Fusion IO throughput benchmarks

Filed under: Storage — Tags: , , — Nate @ 4:51 pm

I don’t visit the MySQL performance blog too often, but today happened to run across a very interesting post here comparing a Fusion IO card to an 8-disk 15k RPM RAID 1+0 array. Myself I’ve been interested in Fusion IO since I first heard about it, very interesting technology, have not used it personally yet.

The most interesting numbers to me was the comparably poor sequential write performance vs random write performance on the same card. Random write was upwards of 3 times faster.

November 18, 2009

Xiotech goes SSD

Filed under: Storage — Tags: , , — Nate @ 8:00 am

Just thought it was kind of funny timing. Xiotech came to my company a few weeks ago touting their ISE systems, about the raw IOPS they can deliver(apparently they do something special with the SCSI protocol that gets them 25% more IOPS than you can normally get). I asked them about SSD and they knocked it saying it wasn’t reliable enough for them(compared to their self healing ISEs).

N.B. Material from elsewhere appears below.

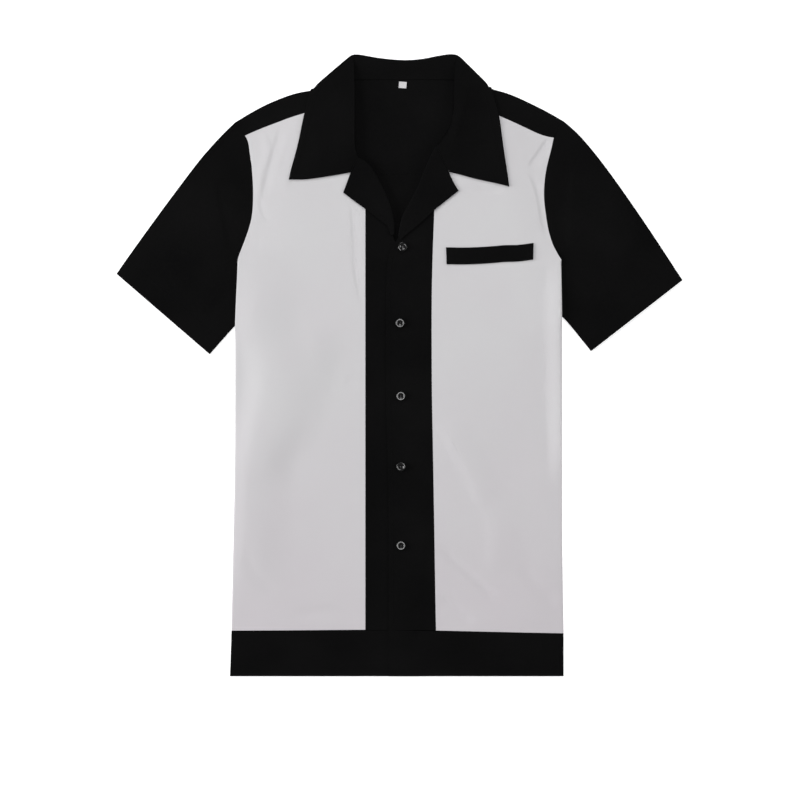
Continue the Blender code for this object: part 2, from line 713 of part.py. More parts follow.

Well apparently that wasn’t the case, because it seems they might be using STEC SSDs in the near future according to The Register. What? No Seagate? As you may or may not be aware Xiotech’s unique features come with an extremely tight integration with the disk drives, something they can only achieve by using a single brand, which is Seagate(who helped create the technology and later spun it out into Xiotech). Again, The Register has a great background on Xiotech and their technology.

My own take on their technology is it certainly looks interesting, their Emprise 5000 looks like a great little box as a standalone unit. It scales down extremely well. I’m not as convinced with how well it can scale up with the Emprise 7000 controllers though, they tried to extrapolate SPC-1 numbers from a single ISE 5000 to the same number of drives as a 3PAR T800 which I believe still holds the SPC-1 record at least for spinning disks anyways. Myself I’d like to see them actually test a high end 64-node ISE 7000 system for SPC-1 and show the results.

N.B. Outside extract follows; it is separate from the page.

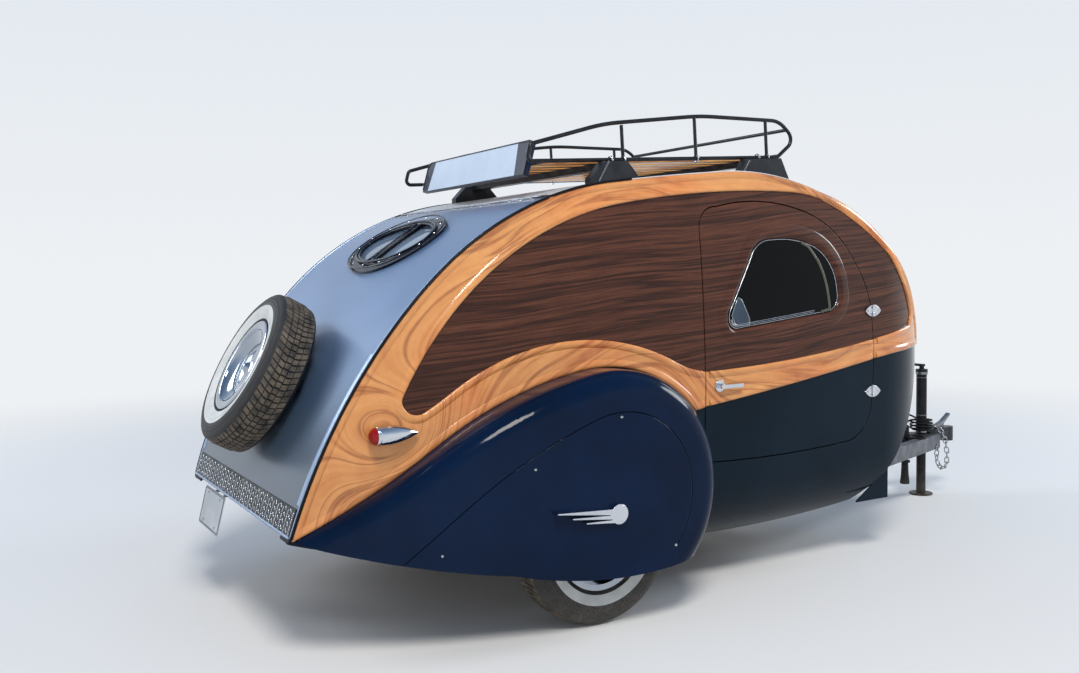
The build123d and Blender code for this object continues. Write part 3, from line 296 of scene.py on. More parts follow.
def finishSurface(tree, shader, colour, roughness, height, bump, edge):
    normal = addNode(tree, "Bevel", {0: edge}, samples=bevelSamples).outputs[0]
    relief = {"Strength": bump, "Distance": bumpHeight, "Height": height, "Normal": normal}
    raised = addNode(tree, "Bump", relief).outputs[0]
    plug(tree, shader, {"Base Color": colour, "Roughness": roughness, "Normal": raised,
                        "Coat Normal": normal})


def clouded(tree, wear, first, second, low=0.35, high=0.65):
    return mixColour(tree, remap(tree, wear["Cloud"], low, high), first, second)


# name: colour, second colour, roughness, spread, metallic, coat, bump, edge radius, cloud scale, dust top
finishes = {
    "navyPaint": ((6, 22, 33), (9, 28, 41), 0.22, 0.06, 0, 1, 0.02, 0.002, 3, 0.12),
    "fenderPaint": ((4, 20, 43), (6, 27, 55), 0.16, 0.05, 0, 1, 0.015, 0.0035, 3, 0.12),
    "roofPaint": ((199, 205, 211), (207, 212, 217), 0.38, 0.05, 0.2, 0.3, 0.04, 0.002, 4, 0.2),
    "edgeStrip": ((140, 160, 188), (152, 170, 196), 0.36, 0.08, 0.5, 0, 0.04, 0.001, 8, 0.2),
    "treadPlate": ((58, 62, 65), (44, 48, 50), 0.42, 0.16, 0.9, 0, 0.06, 0.001, 14, 0.5),
    "floorPly": ((120, 98, 72), (96, 78, 58), 0.7, 0.2, 0, 0, 0.2, 0.001, 9, 0.5),
    "underbodyBlack": ((26, 26, 28), (34, 34, 35), 0.55, 0.2, 0, 0, 0.2, 0.002, 12, 0.5),
    "frameGrey": ((116, 119, 124), (92, 95, 100), 0.45, 0.25, 0.5, 0, 0.12, 0.003, 16, 0.36),
    "couplerSteel": ((72, 74, 78), (52, 53, 57), 0.42, 0.25, 0.7, 0, 0.12, 0.003, 22, 0.36),
    "rimChrome": ((176, 183, 192), (164, 172, 182), 0.1, 0.03, 1, 0, 0, 0.001, 6, 0.2),
    "chrome": ((214, 217, 222), (200, 204, 211), 0.09, 0.04, 1, 0, 0, 0.0015, 9, 0),
    "portholeTrim": ((22, 28, 42), (17, 22, 34), 0.28, 0.05, 0.1, 0.3, 0, 0.001, 12, 0),
    "windowBlack": ((24, 25, 27), (32, 33, 35), 0.4, 0.1, 0, 0.2, 0.1, 0.0015, 20, 0),
    "carrierBlack": ((30, 30, 33), (40, 40, 43), 0.4, 0.15, 0.2, 0.1, 0.1, 0.002, 16, 0),
    "rackGraphite": ((52, 54, 58), (40, 42, 46), 0.36, 0.14, 0.4, 0.2, 0.08, 0.002, 18, 0),
    "rackTube": ((30, 31, 34), (42, 43, 46), 0.28, 0.12, 0.3, 0.5, 0.04, 0.001, 18, 0),
    "barAlloy": ((118, 122, 126), (102, 106, 110), 0.36, 0.12, 0.9, 0, 0.05, 0.002, 20, 0),
    "boardPale": ((176, 193, 212), (188, 203, 220), 0.34, 0.08, 0, 0.4, 0.03, 0.001, 5, 0),
    "boardNavy": ((24, 34, 54), (30, 42, 64), 0.3, 0.08, 0, 0.5, 0.03, 0.001, 5, 0),
    "platePaint": ((186, 190, 193), (170, 174, 178), 0.32, 0.1, 0.1, 0.3, 0.04, 0.001, 9, 0.45),
    "jackSteel": ((150, 152, 156), (120, 122, 126), 0.34, 0.2, 0.9, 0, 0.1, 0.001, 30, 0.3),
    "jackBlack": ((26, 26, 28), (36, 36, 38), 0.42, 0.2, 0.1, 0.1, 0.1, 0.002, 20, 0.3),
    "hingeSteel": ((176, 182, 190), (150, 156, 166), 0.3, 0.14, 0.95, 0, 0.08, 0.0007, 30, 0),
    "chainZinc": ((176, 178, 180), (132, 133, 134), 0.3, 0.22, 1, 0, 0.1, 0.0005, 60, 0.2),
    "cableBlack": ((24, 24, 25), (32, 32, 33), 0.5, 0.1, 0, 0, 0.15, 0.0005, 30, 0.3),
    "plugBlack": ((28, 28, 30), (38, 38, 40), 0.46, 0.14, 0, 0, 0.15, 0.001, 30, 0.3),
    "sealBlack": ((14, 15, 17), (22, 23, 26), 0.45, 0.1, 0, 0, 0.1, 0.001, 30, 0),
    "screwSteel": ((196, 199, 204), (160, 163, 168), 0.22, 0.12, 1, 0, 0.05, 0.0004, 60, 0),
    "treadLens": ((190, 194, 200), (160, 164, 170), 0.22, 0.1, 0.95, 0, 0.03, 0.0005, 30, 0),
    "dividerGrey": ((74, 76, 66), (88, 90, 80), 0.45, 0.1, 0, 0.1, 0.05, 0.001, 20, 0),
    "plateRim": ((104, 108, 112), (90, 94, 98), 0.35, 0.1, 0.6, 0, 0.03, 0.0005, 20, 0),
    "ventGlass": ((50, 62, 76), (60, 72, 86), 0.12, 0.05, 0, 0.6, 0, 0.0005, 8, 0),
    "whiteWall": ((206, 208, 206), (190, 192, 191), 0.55, 0.12, 0, 0, 0.12, 0.0005, 14, 0.25),
}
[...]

If your a MS shop you might appreciate Xiotech’s ability to integrate with MS Excel, as a linux user myself I did not of course. I prefer something like perl. Funny that they said their first generation products integrated with perl, but their current ones do not at the moment.

This sort of about face with regards to SSD in such a short time frame of reminds me when NetApp put out a press release touting their de-duplication technology as being the best for customers only to come out a week later and say they are trying to buy Data Domain because they have better de-duplication technnology. I mean I would of expected Xiotech to say something along the lines of “we’re working on it” or something. Perhaps the STEC news was an unintentional leak, or maybe their regional sales staff here was just not informed or something.

November 17, 2009

Three thousand drives in the palm of your hand

Filed under: Storage — Tags: , , — Nate @ 2:59 pm

I was poking around again and came across a new product from Fusion IO which looked really cool. Their new Iodrive Octal, which packs 800,000 IOPS on a single card with 6 Gigabytes/second sustained bandwidth. To put this in perspective, a typical high end 15,000 RPM SAS/Fiber Channel disk drive can do about 250 IOPS. As far as I/O goes this is roughly the same as 3,200 drives. The densest high performance storage I know of is 3PAR who can pack 320 15,000 RPM drives in a rack in their S-class and T-class systems (others can do high density SATA,  I’m not personally aware of others that can do high density 15,000 RPM drives for online data processing).

But anyways, in 3PAR’s case that is 10 racks of drives, and three more racks for disk controllers(24 controllers), roughly 25,000 pounds of equipment(performance wise) in the palm of your hand with the Iodrive Octal. Most other storage arrays top out at between 200 and 225 disks per rack.

The Fusion IO solutions aren’t for everyone of course they are targeted mostly at specialized applications with smaller data sets that require massive amounts of I/O. Or those that are able to distribute their applications amongst several systems using their PCIe cards.